Smith, had represented Australia in rugby league two decades earlier, and while a significant sporting achievement, his brainchild back in 1967 would become an enduring legacy for his new sport.

It was a year after Harold Park had hosted a successful Inter Dominion, but with the series not due back in town for seven years, the idea was to create a feature race which could hoist the club into the spotlight annually.

While running two-minute miles had become commonplace in the United States, it was still to happen in a race in Australia. Smith knew we had quality horses, we just needed an avenue to show the rest of the world.

The club came up with a name which would never be dated, decided the race would be exclusive, with invitations issued by the board, it would be limited to a single line of six runners behind the mobile, and Smith found a willing major sponsor. On March 3, 1967, the inaugural Miracle Mile was run at the famous Glebe Paceway.
In less than two minutes, it was mission accomplished, with New Zealand mare Robin Dundee recording 1min59s to stun and delight the 20,287 trackside, and win the $15,000 event.

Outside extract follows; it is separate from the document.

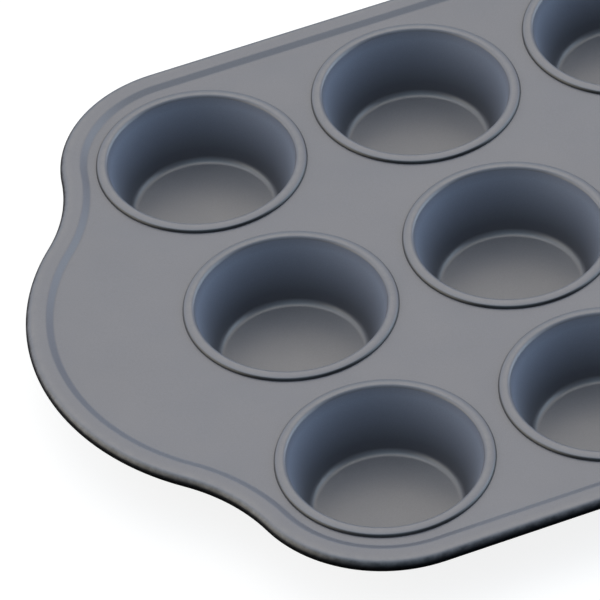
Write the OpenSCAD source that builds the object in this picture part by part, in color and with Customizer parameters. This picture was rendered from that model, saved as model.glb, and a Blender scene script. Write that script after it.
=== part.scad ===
// Muffin tin: a flat sheet with a stepped flange and a wired edge, and drawn cups seamed into its holes.
// Millimetres, +Z up. The origin is the centre of the footprint, on the surface that the cups stand on.
// The long sides run along X. Columns of cups are counted along X, and rows along Y.

/* [Cups] */
// number of cups along the length
cup_columns = 4; // [2:1:5]
// number of cups across the width
cup_rows = 3; // [1:1:3]
// distance between neighbouring cup centres, both ways
cup_pitch = 87.8; // [85:0.1:89]
// diameter of the ring round each cup, over its outer edge
ring_d = 79.8; // [76:0.1:81]
// height of the ring's crest above the sheet
ring_rise = 1.6; // [1.6:0.1:2]
// how far the ring's domed top slopes where it meets the shoulder, in degrees
ring_dome_slope = 20; // [15:1:22]
// radius of the shoulder, where the ring turns down on to the sheet
ring_shoulder_r = 1.2; // [1:0.1:1.2]
// radius of the bend from the ring's crest down into the cup
mouth_bend_r = 1.7; // [1.2:0.1:2.4]
// depth of a cup, from the top of the sheet to the floor inside
cup_depth = 25; // [20:0.5:32]
// diameter of the flat part of a cup's floor
floor_d = 51.4; // [44:0.1:54]
// radius of the bend from the floor up into the wall
floor_bend_r = 3; // [1:0.1:4]
// thickness of the cup metal
cup_gauge = 0.6; // [0.4:0.05:0.65]

/* [Sheet] */
// thickness of the tray sheet
sheet_gauge = 0.8; // [0.6:0.1:1]
// half width of the tin, from its centre line to the middle of the rolled edge
half_width = 139.5; // [139.5:0.1:145]
// radius of the four corners, at the middle of the rolled edge
corner_r = 50.6; // [48:0.1:52]
// how far the corner arcs' centres stand inside the end columns of cups
corner_inset = 0.3; // [0:0.1:1]
// radius of the hollow flanks between a corner and an end handle
flank_r = 73.4; // [60:0.1:85]
// radius of the end handles, at the middle of the rolled edge
handle_r = 93.8; // [91:0.1:96]
// how far the middle of the rolled edge reaches beyond the end columns of cups
handle_reach = 95; // [93:0.5:97]
// height of the flange above the sheet
flange_rise = 1.6; // [1.4:0.1:2]
// level width of the flange, from the step to the middle of the rolled edge
flange_w = 4.2; // [3.8:0.1:4.5]
// slope of the step between the sheet and the flange, in degrees
step_slope = 30; // [28:1:40]
// radius of the two bends of the step
step_bend_r = 2.2; // [1.5:0.1:2.4]

/* [Rolled edge] */
// outside radius of the rolled edge
roll_r = 2.75; // [2.5:0.05:3]
// how far the sheet wraps round the wire, in degrees
roll_wrap = 235; // [200:5:240]
// play between the wire and the sheet rolled round it
wire_play = 0.06; // [0.05:0.01:0.1]

/* [Hidden] */
$fn = 96;

coating = [0.53, 0.54, 0.57];
bare_steel = [0.66, 0.66, 0.67];

// largest turn between two neighbouring points of a bend in section, in degrees
bend_step = 10;

// heights, from the surface that the cups stand on
floor_top = cup_gauge;
sheet_top = cup_depth + cup_gauge;
sheet_base = sheet_top - sheet_gauge;
crest_z = sheet_top + ring_rise;
flange_top = sheet_top + flange_rise;

// ring seam: the cup's edge turns down on to the sheet, over an upturned collar at the hole's edge
seam_play = 0.05;
shoulder_c = [ring_d / 2 - ring_shoulder_r, sheet_top + 2 * seam_play];
// radius of the ring's dome, which is level at the crest and has the given slope where it meets the shoulder
ring_dome_r = (crest_z - shoulder_c[1] - ring_shoulder_r * cos(ring_dome_slope)) / (1 - cos(ring_dome_slope));
dome_c = shoulder_c - (ring_dome_r - ring_shoulder_r) * [sin(ring_dome_slope), cos(ring_dome_slope)];
mouth_c = [dome_c[0], crest_z - mouth_bend_r];
collar_r = shoulder_c[0];
collar_top = shoulder_c[1] + ring_shoulder_r - cup_gauge - 2 * seam_play;

// cup wall: the straight line that touches both the floor bend and the mouth bend
floor_c = [floor_d / 2, floor_top + floor_bend_r];
floor_to_mouth = mouth_c - floor_c;
both_bends_r = mouth_bend_r + floor_bend_r;
wall_tilt = atan2(floor_to_mouth[0], floor_to_mouth[1]) - asin(both_bends_r / norm(floor_to_mouth));

// step and roll, measured out from the middle of the rolled edge
step_flat_rise = flange_rise - 2 * step_bend_r * (1 - cos(step_slope));
step_w = 2 * step_bend_r * sin(step_slope) + step_flat_rise / tan(step_slope);
rim_w = flange_w + step_w;
step_foot_c = [-rim_w, sheet_top + step_bend_r];
step_head_c = [-flange_w, flange_top - step_bend_r];
roll_c = [0, flange_top - roll_r];
wire_r = roll_r - sheet_gauge - wire_play;

// outline, left far quarter: corner, hollow flank and handle arcs, each touching the next
corner_c = [corner_inset - (cup_columns - 1) / 2 * cup_pitch, half_width - corner_r];
handle_c = [handle_r - handle_reach - (cup_columns - 1) / 2 * cup_pitch, 0];
corner_to_flank = corner_r + flank_r;
handle_to_flank = handle_r + flank_r;
corner_to_handle = norm(handle_c - corner_c);
toward_handle = (handle_c - corner_c) / corner_to_handle;
flank_along = (corner_to_flank ^ 2 - handle_to_flank ^ 2 + corner_to_handle ^ 2) / (2 * corner_to_handle);
flank_aside = sqrt(corner_to_flank ^ 2 - flank_along ^ 2);
flank_c = corner_c + flank_along * toward_handle + flank_aside * [toward_handle[1], -toward_handle[0]];
corner_end = heading(corner_c, flank_c);
handle_end = heading(handle_c, flank_c);

// to be one solid, the corner and handle runs of the rim are this much thinner all round, and run on
// this far inside the runs next to them
run_inset = 0.01;
run_lap = 0.2;
// how far the flat of the sheet runs into the first bend of the rim, to be one with it
flat_lap = 0.6;

function cup_name(row, column) = str("cup_row", row, "_column", column);

function cup_centre(row, column) = cup_pitch * [column - (cup_columns + 1) / 2, row - (cup_rows + 1) / 2];

// direction from one point to another, 0 to 360 degrees
function heading(from, to) = (atan2(to[1] - from[1], to[0] - from[0]) + 360) % 360;

function arc(centre, r, from, to) =
  let (steps = ceil(abs(to - from) / bend_step))
  [for (i = [0 : steps]) let (a = from + (to - from) * i / steps) centre + r * [cos(a), sin(a)]];

function reversed(points) = [for (i = [len(points) - 1 : -1 : 0]) points[i]];

// line of the cup metal in section at a depth below its inner face, from the axis out to the ring's edge
function cup_line(depth) = concat(
  [[0, floor_top - depth]],
  arc(floor_c, floor_bend_r + depth, -90, -wall_tilt),
  arc(mouth_c, mouth_bend_r - depth, 180 - wall_tilt, 90),
  arc(dome_c, ring_dome_r - depth, 90, 90 - ring_dome_slope),
  arc(shoulder_c, ring_shoulder_r - depth, 90 - ring_dome_slope, 0),
  [[ring_d / 2 - depth, sheet_top + seam_play]]
);

// line of the rim metal in section at a depth below its top face, from the step's foot out round the roll
function rim_line(depth) = concat(
  arc(step_foot_c, step_bend_r + depth, -90, step_slope - 90),
  arc(step_head_c, step_bend_r - depth, 90 + step_slope, 90),
  arc(roll_c, roll_r - depth, 90, 90 - roll_wrap)
);

module cup(row, column) {
  color(coating)
    translate(cup_centre(row, column))
      rotate_extrude()
        polygon(concat(cup_line(0), reversed(cup_line(cup_gauge))));
}

module rim_section(inset = 0) {
  polygon(concat(rim_line(inset), reversed(rim_line(sheet_gauge - inset))));
}

module wire_section(inset = 0) {
  translate(roll_c)
    circle(wire_r - inset);
}

// one arc of the rim: a section turned about a centre, facing out of the arc or into it
module rim_arc(centre, r, from, to, inward = false, lap = 0) {
  over = lap / r * 180 / PI;
  translate(centre)
    rotate([0, 0, from - over])
      rotate_extrude(angle = to - from + 2 * over)
        translate([r, 0])
          mirror([inward ? 1 : 0, 0])
            children();
}

module both_ends() {
  for (x = [0, 1])
    mirror([x, 0, 0])
      children();
}

module both_sides() {
  for (y = [0, 1])
    mirror([0, y, 0])
      children();
}

// a section carried all the way round the outline: the first child is the section of the sides and
// flanks, the second that of the corners and handles between them
module round_the_rim() {
  both_sides()
    translate([corner_c[0], half_width, 0])
      rotate([90, 0, 90])
        linear_extrude(-2 * corner_c[0])
          children(0);
  both_ends()
    rim_arc(handle_c, handle_r, handle_end, 360 - handle_end, lap = run_lap)
      children(1);
  both_ends()
    both_sides() {
      rim_arc(corner_c, corner_r, 90, corner_end, lap = run_lap)
        children(1);
      rim_arc(flank_c, flank_r, handle_end - 180, corner_end - 180, inward = true)
        children(0);
    }
}

module each_cup() {
  for (row = [1 : cup_rows], column = [1 : cup_columns])
    translate(cup_centre(row, column))
      children();
}

// the flat of the sheet, inside the step
module flat_outline() {
  inset = rim_w - flat_lap;
  square([-2 * corner_c[0], 2 * (half_width - inset)], center = true);
  both_ends()
    translate(handle_c)
      circle(handle_r - inset);
  both_ends()
    both_sides() {
      translate(corner_c)
        circle(corner_r - inset);
      difference() {
        polygon([corner_c, flank_c, handle_c, [0, 0]]);
        translate(flank_c)
          circle(flank_r + inset);
      }
    }
}

// the sheet's upturned collar round a hole, which the cup's ring folds over
module collar() {
  rotate_extrude()
    translate([collar_r - sheet_gauge, sheet_base])
      square([sheet_gauge, collar_top - sheet_base]);
}

module tray_sheet() {
  color(coating) {
    translate([0, 0, sheet_base])
      linear_extrude(sheet_gauge)
        difference() {
          flat_outline();
          each_cup()
            circle(collar_r - sheet_gauge / 2);
        }
    each_cup()
      collar();
    round_the_rim() {
      rim_section();
      rim_section(run_inset);
    }
  }
}

module rim_wire() {
  color(bare_steel)
    round_the_rim() {
      wire_section();
      wire_section(run_inset);
    }
}

tray_sheet();
rim_wire();
for (row = [1 : cup_rows], column = [1 : cup_columns])
  cup(row, column);
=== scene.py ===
import math

import bmesh
import bpy
import numpy as np
from mathutils import Matrix, Vector
from mathutils.geometry import delaunay_2d_cdt


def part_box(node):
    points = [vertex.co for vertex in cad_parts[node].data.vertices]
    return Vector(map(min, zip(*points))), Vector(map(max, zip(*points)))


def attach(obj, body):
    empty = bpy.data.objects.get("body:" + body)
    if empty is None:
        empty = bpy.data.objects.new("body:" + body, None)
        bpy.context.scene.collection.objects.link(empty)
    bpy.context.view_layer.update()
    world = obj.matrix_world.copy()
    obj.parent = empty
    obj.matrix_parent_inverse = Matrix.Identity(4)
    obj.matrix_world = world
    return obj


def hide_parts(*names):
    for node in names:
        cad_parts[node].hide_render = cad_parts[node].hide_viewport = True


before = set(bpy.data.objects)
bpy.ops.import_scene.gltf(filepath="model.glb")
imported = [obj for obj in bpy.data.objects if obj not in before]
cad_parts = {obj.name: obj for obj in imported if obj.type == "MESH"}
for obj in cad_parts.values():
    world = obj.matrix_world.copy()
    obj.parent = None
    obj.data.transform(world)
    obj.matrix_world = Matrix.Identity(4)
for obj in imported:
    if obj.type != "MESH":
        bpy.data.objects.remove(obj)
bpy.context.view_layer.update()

# ---------------------------------------------------------------- sizes as in the CAD: millimetres, degrees
MM = 0.001  # metres

CUP_COLUMNS = 4
CUP_GAUGE = 0.6
CUP_PITCH = 87.8
RING_D = 79.8
RING_RISE = 1.6
RING_DOME_SLOPE = 20.0
RING_SHOULDER_R = 1.2
MOUTH_BEND_R = 1.7
FLOOR_D = 51.4
FLOOR_BEND_R = 3.0
SEAM_PLAY = 0.05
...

In the 46 years since that Miraculous evening, the race has not only continued to grow in stature and significance within the racing industry, it has found its niche on the Australian sporting landscape, each year attracting widespread mainstream publicity.

While the Inter Dominion remains the sport's premier event, the Miracle Mile is the race which truly arouses public's interest.
And almost without fail each year, the Mile produces its own special story.

Mount Eden missing the start by 10 lengths, rounding up his rivals and racing away for an effortless win in 1971, the two-horse war between legends of the sport, Paleface Adios and Hondo Grattan in 1974, Popular Alm doing a Gammalite to Gammalite in 1983, sitting parked outside the superstar and grinding him into the Glebe track and the following year, a 60 year old named Joe Ilsley driving a 12 year old named Double Agent to one of those fairytale victories. And we could go on and on and on.

The honour roll of the Miracle Mile reads like a harness racing who's who, and evokes magical memories of Friday nights at Harold Park. Our Sir Vancelot, Christian Cullen, Preux Chevalier, and two time winners Village Kid, Westburn Grant, Chokin, Holmes DG, Sokyola, and Be Good Johnny.

In 2009 with the sale of Harold Park, the Mile got a new home - a bigger home, a faster home at Menangle.

New Zealander Monkey King went 1min.50.8s that first year, a time not even Len Smith would have dared dream of. In 2010 and again in 2011, Lance Justice brought Smoken Up to town to terrorise the locals, before Baby Bling became the latest to join the elite.

While times have shrunk, prize money has soared since 1967, with $750,000 on offer this Saturday, but like all iconic races in Australia, regardless of the code, it's not just about the money. It's about being the best of the best, the fastest of the fast ... becoming a Miracle Mile winner and quenching that need for speed.